By CUI Labs, Singapore.
1. Web3 under quantum threat
Why Web3 is uniquely vulnerable to quantum computing.
- Web3 relies almost entirely on elliptic curve signatures. Bitcoin (ECDSA), Ethereum (ECDSA), Solana (Ed25519), Cosmos (secp256k1), Polkadot (sr25519): Shor’s algorithm breaks all of them. If an attacker can derive a private key from a public key, they can steal funds, rewrite history, forge validator signatures, take over sequencers, collapse bridges, and hijack governance.
- Bridges and interoperability layers become quantum kill-switches. Bridges rely on validator multisigs, committee signatures, MPC networks, threshold ECDSA, custody oracles, and relays. Break the signature, steal the bridge; break the bridge, collapse the interconnected chain economies.
- Web3’s transparency becomes a weapon. In Web3, public keys are the system. Attackers can pre-compute quantum attacks offline and selectively target whales, staking providers, core dev teams, multisig signers, and DA committees.
2. Collapse pattern
How quantum + Web3 produces a predictable three-stage failure.
- Stage 1 — selective key extraction and high-value account takeovers. Attackers target L1 foundations, contract deployers, early investors, custodial wallets, multisig treasuries, rollup administrators, DAOs, and liquidity pools. Governance, upgradability, protocol control, token supply, oracles, and validator rotation keys become silently compromised.
- Stage 2 — bridge failure and cross-chain contagion. Compromised bridge committees or verifier sets lead to depegged wrapped assets, broken L2 settlement guarantees, isolated sovereign chains, collapsed interop networks, and fragmented liquidity cycles.
- Stage 3 — governance and consensus collapse. When validators, sequencers, and governance systems depend on breakable signatures, attackers can spoof validator signatures, fabricate governance approvals, mint unbounded tokens, approve malicious upgrades, and finalize invalid states. This is full ecosystem collapse.

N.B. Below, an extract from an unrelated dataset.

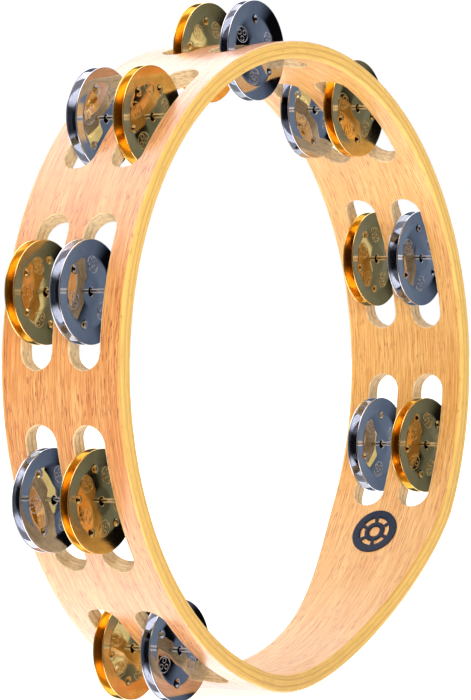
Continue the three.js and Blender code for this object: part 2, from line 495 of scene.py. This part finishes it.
def patch_border():
    """Points around a patch as (along, across), each with its place on the slot as (offset, turn)."""
    half_length, half_width = PATCH_HALF_ANGLE * HOOP_RADIUS, ROW_OFFSET
    straight = SLOT_HALF_LENGTH - SLOT_HALF_WIDTH
    xs = list(np.linspace(-half_length, half_length, PATCH_COLUMNS + 1))
    ys = list(np.linspace(-half_width, half_width, PATCH_ROWS + 1))
    border = [(x, -half_width) for x in xs[:-1]] + [(half_length, y) for y in ys[:-1]]
    border += [(x, half_width) for x in xs[:0:-1]] + [(-half_length, y) for y in ys[:0:-1]]
    corner = half_length - straight
    way = 2 * corner + 2 * half_width
    placed = []
    for x, y in border:
        if abs(x) <= straight:
            placed.append(((x, y), (x, math.copysign(math.pi / 2, y))))
            continue
        if abs(y) == half_width:
            gone = abs(x) - straight
            gone = gone if y < 0 else way - gone
        else:
            gone = corner + y + half_width
        turn = math.pi * gone / way - math.pi / 2
        turn = turn if x > 0 else math.pi - turn
        placed.append(((x, y), (math.copysign(straight, x), turn)))
    return placed


def add_slot(shell, station_angle, row):
    """The veneer around one slot, inside and outside, and the slot's rounded wall between them."""
    border = patch_border()
    shares = (0, 0.06, 0.2, 0.5, 1)
    for radius, slot in ((HOOP_RADIUS, OUTER), (INNER_RADIUS, INNER)):
        lines = []
        for share in shares:
            line = []
            for (x, y), (offset, turn) in border:
                slot_x, slot_y = oblong(offset, turn, SLOT_ROUND)
                angle = ((1 - share) * slot_x + share * x) / HOOP_RADIUS + station_angle
                across = row + (1 - share) * slot_y + share * y
                across = cut_back(angle, across)
                place = (along(angle, station_angle, radius), across)
                line.append((around_hoop(angle, across, radius), place))
            lines.append(line)
        for near, far in zip(lines, lines[1:]):
            shell.strip(near, far, slot, closed=True)
    quarter = [math.pi / 2 * i / SLOT_ROUND_STEPS for i in range(SLOT_ROUND_STEPS + 1)]
    start, end = HOOP_RADIUS - SLOT_ROUND, INNER_RADIUS + SLOT_ROUND
    lead_in = [(SLOT_ROUND * (1 - math.sin(t)), start + SLOT_ROUND * math.cos(t)) for t in quarter]
    straight = [(0, r) for r in np.linspace(start, end, WALL_STEPS + 1)[1:-1]]
    lead_out = [(grow, HOOP_RADIUS + INNER_RADIUS - r) for grow, r in reversed(lead_in)]
    lines = []
    for grow, radius in lead_in + straight + lead_out:
        line, run, before = [], 0, None
        for _, (offset, turn) in border:
            x, y = oblong(offset, turn, grow)
            run += math.dist((x, y), before) if before else 0
            before = (x, y)
            angle = x / HOOP_RADIUS + station_angle
            point = around_hoop(angle, cut_back(angle, row + y), radius)
            line.append((point, (run, HOOP_RADIUS - radius)))
        lines.append(line)
    for near, far in zip(lines, lines[1:]):
        shell.strip(near, far, CUT, closed=True)


def add_pin_hole(shell, station_angle):
    """The rear rim around one pin hole, and the hole's wall and floor."""
    half = HOLE_COLUMNS / 2 * COLUMN
    xs = list(np.linspace(-half, half, HOLE_COLUMNS + 1))
    rs = list(np.linspace(INNER_RADIUS + EDGE_ROUND, HOOP_RADIUS - EDGE_ROUND, RIM_ROWS + 1))
    border = [(x, rs[0]) for x in xs[:-1]] + [(half, r) for r in rs[:-1]]
    border += [(x, rs[-1]) for x in xs[:0:-1]] + [(-half, r) for r in rs[:0:-1]]

    def line(share, reach, y):
        """From the border (share 1) to a circle of that reach around the pin (share 0)."""
        made = []
        for angle, radius in border:
            x, r = radius * math.sin(angle), radius * math.cos(angle)
            turn = math.atan2(r - PIN_CIRCLE, x)
            x = share * x + (1 - share) * reach * math.cos(turn)
            r = share * r + (1 - share) * (PIN_CIRCLE + reach * math.sin(turn))
            around = station_angle + math.atan2(x, r)
            out = math.hypot(x, r)
            place = (around * HOOP_RADIUS, HOOP_RADIUS - out + HALF_WIDTH - y)
            made.append((around_hoop(around, y, out), place))
        return made

    lines = [line(share, PIN_HOLE_RADIUS + PIN_HOLE_BEVEL, HALF_WIDTH) for share in (1, 0.4, 0)]
    lines.append(line(0, PIN_HOLE_RADIUS, HALF_WIDTH - PIN_HOLE_BEVEL))
    lines.append(line(0, PIN_HOLE_RADIUS, HALF_WIDTH - PIN_HOLE_DEPTH))
    for near, far in zip(lines, lines[1:]):
        shell.strip(near, far, EDGE, closed=True)
    shell.face(lines[-1], EDGE)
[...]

Quantum is not a minor threat for Web3—it is existential unless the stack becomes quantum-native.
3. Industry response
“We’ll patch it later” is not a strategy.
Today, Web3 largely responds with promises of future key rotation, PQC adoption “once NIST finalizes everything”, secure multisig, or forking after a disaster. None of these constitute a real migration plan.
You cannot migrate Web3 to PQC overnight, without downtime, without breaking backward compatibility, without losing historical validity, or without coordinated network-wide governance. It takes years. The ecosystem needs a security fabric that abstracts PQC adoption and threat detection without requiring each chain to redesign from scratch.
That fabric is QSIG.
4. QSIG
The quantum-secure interoperability and governance fabric.
QSIG is a 24-chain quantum-ready security layer for sovereign chains, enterprise chains, L1s, L2s, rollups, bridges, custody platforms, and digital asset institutions. It provides what no individual chain can implement alone.
- PQC key management for chains and bridges. QSIG enforces quantum-safe validator keypairs, committee signatures, bridge claims, custody approvals, and governance votes across 24+ networks.
- Real-time threat detection across chains. QSIG monitors signature anomalies, validator spoofing, multisig deviations, fraudulent governance proposals, replayed L2 → L1 messages, suspicious bridge activity, and settlement inconsistencies—enabling coordinated responses before contagion spreads.
- Quantum-safe custody and settlement. QSIG ensures PQC-protected custody flows, PQC-signed settlement instructions, verifiable asset transfers, and secure internal vault management for institutions and sovereign funds.
- Post-quantum governance framework. QSIG implements PQC-signed proposals, votes, and upgrades, plus cross-chain governance attestations—preventing governance hijacking in a quantum world.
- Quantum-secure cross-chain messaging. Every message and attestation is PQC-signed and verified; every committee member is PQC-secured; every transfer has cryptographic lineage. This is how future bridge collapses are prevented.
5. Who needs QSIG
Sovereign, institutional, and regulated chains.
Quantum migration is not optional for central banks, national identity systems, tokenized asset platforms, settlement networks, security token venues, stablecoin issuers, and government-led chains. They need PQC custody, governance, transaction signing, user identity, and bridge security.
QSIG is the only platform offering end-to-end quantum-native protection across 24 chains.
6. Web3 after quantum
A network that actually survives.
With QSIG deployed, chains remain operational even if classical signatures break; bridges remain trustworthy; governance becomes tamper-proof; custody is quantum-safe; rollups remain verifiable; L2 → L1 settlement remains intact; assets remain backed by cryptographic guarantees; and institutions can safely operate on-chain.
This is not Web3 as it exists today. This is Web3 rebuilt for the next century—a quantum-secure, institutionally viable, sovereign-compatible network.
Quantum computing will not kill Web3. Web3 will kill itself if it ignores quantum computing. QSIG is the architecture that ensures Web3 survives the quantum era and transforms blockchain infrastructure from breakable to future-proof.